Your goal »
Check each line of the material below, and copy it if it holds the string "points".

Source material »

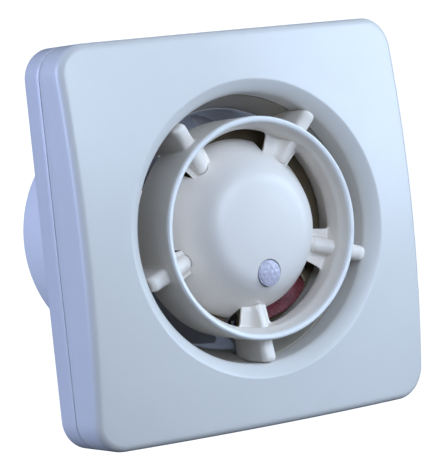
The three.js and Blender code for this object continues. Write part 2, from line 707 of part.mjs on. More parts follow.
/** Blade twisted from a steep root to a flat tip. */
function blade(angle) {
  const root = HUB_R - 1;
  const span = TIP_R - root;
  const plain = new THREE.ExtrudeGeometry(bladeShape(), { depth: span, steps: 4, bevelEnabled: false });
  const position = plain.attributes.position;
  for (let i = 0; i < position.count; i += 1) {
    const t = position.getZ(i) / span;
    const chord = 22 + 13 * t;
    const pitch = radians(44 - 18 * t);
    const sweep = radians(9 * t * t);
    const across = position.getX(i) * chord;
    const lift = position.getY(i) * chord;
    const along = across * Math.cos(pitch) + lift * Math.sin(pitch);
    const y = BLADE_Y - across * Math.sin(pitch) + lift * Math.cos(pitch);
    const r = root + span * t;
    const around = along / r + sweep;
    position.setXYZ(i, r * Math.cos(around), y, r * Math.sin(around));
  }
  return closed(plain).rotateY(-radians(angle));
}

function impeller() {
  const hub = turned([
    [SHAFT_R + FIT, 5.6], [6, 5.6], [6.5, HUB_FRONT], [17.6, HUB_FRONT], [19.3, 7.7], [HUB_R, 9.4],
    [HUB_R, HUB_BACK], [18.4, HUB_BACK], [18.4, 10.2], [17, 8.8], [6, 8.8], [6, 17.8],
    [SHAFT_R + FIT, 17.8],
  ], 28);
  const blades = [];
  for (let i = 0; i < BLADES; i += 1) blades.push(blade(i * 360 / BLADES + BLADE_REST));
  return join(hub, ...blades);
}

function impellerClip() {
  return turned([
    [SHAFT_R + FIT, 18.1], [5.4, 18.1], [5.4, 18.9], [3.8, 20.2], [SHAFT_R + FIT, 20.2],
  ], 18);
}

// ---------------------------------------------------------------- timer board and its parts
function controlBoard() {
  const { front, back, half, bottom, top } = BOARD;
  const plate = slab(rectangle(-half, half, bottom, top), front, back);
  const holes = BOARD_POSTS.map(([x, z]) => rod(1.6, -12, -4, x, z, 12));
  return cut(plate, rod(57.8, -12, -4, 0, 0, ROUND), ...holes);
}

const ON_BOARD = BOARD.front - FIT;
const TERMINALS = [-36, -29.5, -23];

function terminalBlock() {
  const body = block(-40, -19, -20, ON_BOARD, -72, -62);
  const wells = TERMINALS.map((x) => rod(2.2, -25, -13.5, x, -66.5, 12));
  const entries = TERMINALS.map((x) => block(x - 2, x + 2, -13, -9.5, -75, -67.5));
  return cut(body, ...wells, ...entries);
}

function relay() {
  return slab(softRectangle(8.5, 24.5, -71, -60.5, 0.8), -23.5, ON_BOARD, 2);
}

function suppressionCapacitor() {
  return slab(softRectangle(-16.5, -8.5, -72, -60, 0.6), -19.5, ON_BOARD, 2);
}

function electrolyticCapacitor() {
  return turned([
    [0, -21], [4.4, -21], [4.9, -20.5], [4.9, -11.6], [4.4, -11], [4.9, -10.4],
    [4.9, ON_BOARD], [0, ON_BOARD],
  ], 20).translate(30.5, 0, -66.5);
}

function timerBase() {
  const { x, z } = TIMER;
  return slab(softRectangle(x - 4.6, x + 4.6, z - 4.6, z + 4.6, 0.6), -12.2, ON_BOARD, 2);
}

function timerAdjuster() {
  const dial = turned([[0, -15], [2.9, -15], [3.3, -14.6], [3.3, -12.6], [0, -12.6]], 20);
  return cut(dial, block(-2.2, 2.2, -16, -14, -0.5, 0.5));
}

function cableClamp() {
  const bar = slab(softRectangle(-72, -52, CLAMP_Z - 3, CLAMP_Z + 3, 1.5), -9.6, -6.9, 3);
  const saddle = rod(4, -20, -4, 0, 0, 20).rotateX(Math.PI / 2).translate(-62, -4.6, CLAMP_Z + 12);
  const holes = CLAMP_POSTS.map((x) => rod(1.6, -12, -4, x, CLAMP_Z, 12));
  return cut(bar, saddle, ...holes);
}

// ---------------------------------------------------------------- leads
const LEAD_R = 0.8;

const LEAD_STARTS = [
  [[12.4, 3, -32.4], [8, 3.4, -33.4], [5, 2.6, -38.4]],
  [[17, 3, -29.2], [15.2, 3.5, -33.4], [11, 3.3, -37.2], [7.7, 2.2, -39.2]],
];

function motorLead(side) {
  const lane = 0.7 + 1.9 * side;
  return lead(LEAD_R, [
    ...LEAD_STARTS[side],
    [lane + 2.2, -4, -42.4], [lane, -9.4, -44.8], [lane, -11.4, -48], [lane, -11.4, -53],
    [lane + 0.6, -11.6, -57.5], [lane + 1.2, -11.4, -60.6], [lane + 1.4, -10.2, -62.4],
    [lane + 1.4, ON_BOARD, -62.5],
  ], 26);
}

function sensorLead() {
  return lead(LEAD_R, [
    [-4.5, PIR_BOARD.back + 0.9, -20.4], [-4.5, -27.2, -23.4], [-4.5, -25.2, -26.4], [-4.5, -22.6, -26.9],
    [-6, -19, -31], [-6.4, -13, -36], [-4.4, -9.6, -41], [-2, -10.4, -44.6], [-1.8, -11.4, -48],
    [-1.8, -11.4, -53], [-2.2, -11.6, -57.5], [-2.7, -11.4, -60.6], [-2.8, -10.2, -62.4],
    [-2.8, ON_BOARD, -62.5],
  ], 28);
}

// ---------------------------------------------------------------- materials and assembly
const WHITE = { color: 0xe6ebf2, roughness: 0.28, metalness: 0 };
const PALE = { color: 0xdfe3ea, roughness: 0.4, metalness: 0 };
const GREY = { color: 0xb9bcc8, roughness: 0.5, metalness: 0 };
const STEEL = { color: 0xa7abb0, roughness: 0.35, metalness: 1 };
const IRON = { color: 0x6a6d72, roughness: 0.5, metalness: 0.8 };
const BRONZE = { color: 0x9a6b3f, roughness: 0.5, metalness: 0.8 };
const COPPER = { color: 0xb4633a, roughness: 0.4, metalness: 0.9 };
const BRASS = { color: 0xc29a4a, roughness: 0.35, metalness: 1 };
const RED = { color: 0x6d1f2c, roughness: 0.45, metalness: 0 };
const GREEN = { color: 0x2c5a3a, roughness: 0.5, metalness: 0 };
const BLACK = { color: 0x22242a, roughness: 0.5, metalness: 0 };
const BROWN = { color: 0x5a4c34, roughness: 0.7, metalness: 0 };
const LENS = { color: 0xd6d3ea, roughness: 0.25, metalness: 0 };

const fan = new THREE.Group();

function piece(name, shape, look, x = 0, y = 0, z = 0) {
  const mesh = new THREE.Mesh(geometryOf(shape), new THREE.MeshStandardMaterial(look));
  mesh.name = name;
  mesh.position.set(x, y, z);
  fan.add(mesh);
}

piece('rear_housing', rearHousing(), WHITE);
piece('front_cover', frontCover(), WHITE);
piece('motor_carrier', motorCarrier(), WHITE);
piece('dome_cap', domeCap(), WHITE);
piece('pir_lens', pirLens(), LENS);
piece('pir_board', pirBoard(), GREEN);
piece('pir_sensor', pirSensor(), STEEL);

piece('stator_stack', statorStack(), IRON);
piece('insulating_board', insulatingBoard(), BROWN);
piece('coil_bobbin', coilBobbin(), PALE);
piece('coil_winding', coilWinding(), COPPER);
piece('winding_tape', windingTape(), RED);
piece('rotor', rotor(), IRON);
piece('motor_shaft', motorShaft(), STEEL);
piece('front_bearing_bracket', bearingBracket(STACK.front - FIT, -3.6, 5.2), STEEL);
piece('rear_bearing_bracket', bearingBracket(STACK.back + FIT, 3.6, 5.2), STEEL);
piece('front_bearing_bush', bearingBush(-23.4, -18.6), BRONZE);
piece('rear_bearing_bush', bearingBush(-1.4, 3.4), BRONZE);
MOTOR_SCREWS.forEach(([x, z], i) => {
  piece(`motor_screw_${i + 1}`, screw(x, z, FLOOR_FRONT - FIT, 27, 1.4, 3.4, 1.9), STEEL);
});
piece('impeller', impeller(), GREY);
piece('impeller_clip', impellerClip(), STEEL);

piece('control_board', controlBoard(), GREEN);
piece('terminal_block', terminalBlock(), PALE);
TERMINALS.forEach((x, i) => {
  piece(`terminal_screw_${i + 1}`, screw(x, -66.5, -16.5, 2.6, 1, 1.8, 1.2), BRASS);
});
piece('relay', relay(), BLACK);
piece('suppression_capacitor', suppressionCapacitor(), { color: 0xd8b23a, roughness: 0.45, metalness: 0 });
piece('electrolytic_capacitor', electrolyticCapacitor(), { color: 0x27324f, roughness: 0.4, metalness: 0 });
piece('timer_base', timerBase(), { color: 0x3a5fa8, roughness: 0.45, metalness: 0 });
piece('timer_adjuster', timerAdjuster(), PALE, TIMER.x, 0, TIMER.z);
piece('cable_grommet', cableGrommet(), BLACK);
piece('cable_clamp', cableClamp(), PALE);
CLAMP_POSTS.forEach((x, i) => {
  piece(`clamp_screw_${i + 1}`, screw(x, CLAMP_Z, -9.6 - FIT, 7.6, 1.1, 2.4, 1.5), STEEL);
});
BOARD_POSTS.forEach(([x, z], i) => {
  piece(`board_screw_${i + 1}`, screw(x, z, BOARD.front - FIT, 6, 1.1, 2.4, 1.5), STEEL);
});
CORNERS.forEach(([sx, sz], i) => {
  const seat = ARM_FRONT - FIT;
  piece(`carrier_screw_${i + 1}`, screw(sx * POST_XZ, sz * POST_XZ, seat, 12, 1.5, 3.3, 1.9), STEEL);
});

piece('motor_lead_1', motorLead(0), { color: 0x8a5a3a, roughness: 0.5, metalness: 0 });
piece('motor_lead_2', motorLead(1), { color: 0x3a5f9a, roughness: 0.5, metalness: 0 });
piece('sensor_lead', sensorLead(), { color: 0xc8c8cc, roughness: 0.5, metalness: 0 });

export default fan;
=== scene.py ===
"""Bathroom extractor fan: the visible pieces, materials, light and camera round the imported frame."""
import math

import bmesh
import bpy
from mathutils import Matrix, Vector


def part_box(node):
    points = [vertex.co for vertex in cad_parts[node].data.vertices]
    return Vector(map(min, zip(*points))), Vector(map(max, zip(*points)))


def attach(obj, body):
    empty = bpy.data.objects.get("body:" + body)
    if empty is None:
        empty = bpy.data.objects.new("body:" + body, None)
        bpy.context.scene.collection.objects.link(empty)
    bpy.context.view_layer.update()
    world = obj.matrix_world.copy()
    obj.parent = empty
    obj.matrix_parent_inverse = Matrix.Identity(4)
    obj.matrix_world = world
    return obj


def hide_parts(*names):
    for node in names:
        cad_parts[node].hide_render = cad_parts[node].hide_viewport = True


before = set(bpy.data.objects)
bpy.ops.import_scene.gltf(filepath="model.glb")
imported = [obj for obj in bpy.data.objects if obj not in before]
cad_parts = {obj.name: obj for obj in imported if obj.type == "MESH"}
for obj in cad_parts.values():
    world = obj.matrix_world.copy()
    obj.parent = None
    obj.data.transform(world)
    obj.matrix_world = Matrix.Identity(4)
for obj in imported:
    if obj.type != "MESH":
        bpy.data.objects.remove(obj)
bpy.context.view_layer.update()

MM = 0.001
FIXED = "housing"
COVER = "cover"
SPINNING = "rotor_set"
TURN = 2 * math.pi


# ---- driving sizes, in millimetres
def size_mm(node):
    low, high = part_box(node)
    return [v / MM for v in low], [v / MM for v in high]


cover_high = size_mm("front_cover")[1]
housing_high = size_mm("rear_housing")[1]
carrier_low = size_mm("motor_carrier")[0]
tape_low = size_mm("winding_tape")[0]
dome_low, dome_high = size_mm("dome_cap")
lens_low, lens_high = size_mm("pir_lens")
grommet_low, grommet_high = size_mm("cable_grommet")

HALF = cover_high[0]
CORNER = 12.2
COVER_BACK = cover_high[1]
JOINT_GAP = 0.4
HOUSING_FRONT = COVER_BACK + JOINT_GAP
FACE_DEPTH = 25.4
FACE_BOW = 6.6
EDGE = 3.0
SKIN = 2.2
SPIGOT_R = 49.5
SPIGOT_BORE = 47.5
SPIGOT_END = housing_high[1]
STUB_FRONT = -8.0
THROAT_R = 52.6
THROAT_BACK = -20.0
LIP_R = 58.0
LIP_START = -29.0
LIP_SOFT = 0.7
RIM_FRONT = carrier_low[1]
CUP_BACK = -13.0
FLOOR = -25.2
RIB_CREST = -31.0
RIB_BACK = -9.0
RIB_TIP_R = 29.3
RIB_TIP_DEPTH = 28.0
RIB_SLOPE = 0.245
RIB_ANGLES = (54, 126, 198, 270, 342)
CABLE_RIB = 270
SWEPT_FLANKS = ((270, False), (54, True))    # rib, and whether its anticlockwise flank is the swept one
NOTCH_HALF = 3.8
COIL_SLOT = (279, 329)
SLOTS = ((69, 116), (-7, 46), COIL_SLOT, (207, 258), (135, 189))
SLOT_INNER = 28.8
SLOT_OUTER = 38.8
SLOT_CORNER = 3.6
COIL_FRONT = tape_low[1]
DOME_BASE_R = dome_high[0]
DOME_BACK = dome_high[1]
DOME_FRONT = dome_low[1]
LENS_Z = (lens_low[2] + lens_high[2]) / 2
LENS_R = (lens_high[0] - lens_low[0]) / 2
LENS_HOLE_R = 5.4
COIL_ANGLE = 300
POST_XZ = 61.0
GLAND_X = (grommet_low[0] + grommet_high[0]) / 2
GLAND_Z = (grommet_low[2] + grommet_high[2]) / 2
HUB_R = 20.0
TIP_R = 46.0
BLADES = 6
BLADE_Y = 13.8
BLADE_REST = 3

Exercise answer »
    points = [vertex.co for vertex in cad_parts[node].data.vertices]
    return Vector(map(min, zip(*points))), Vector(map(max, zip(*points)))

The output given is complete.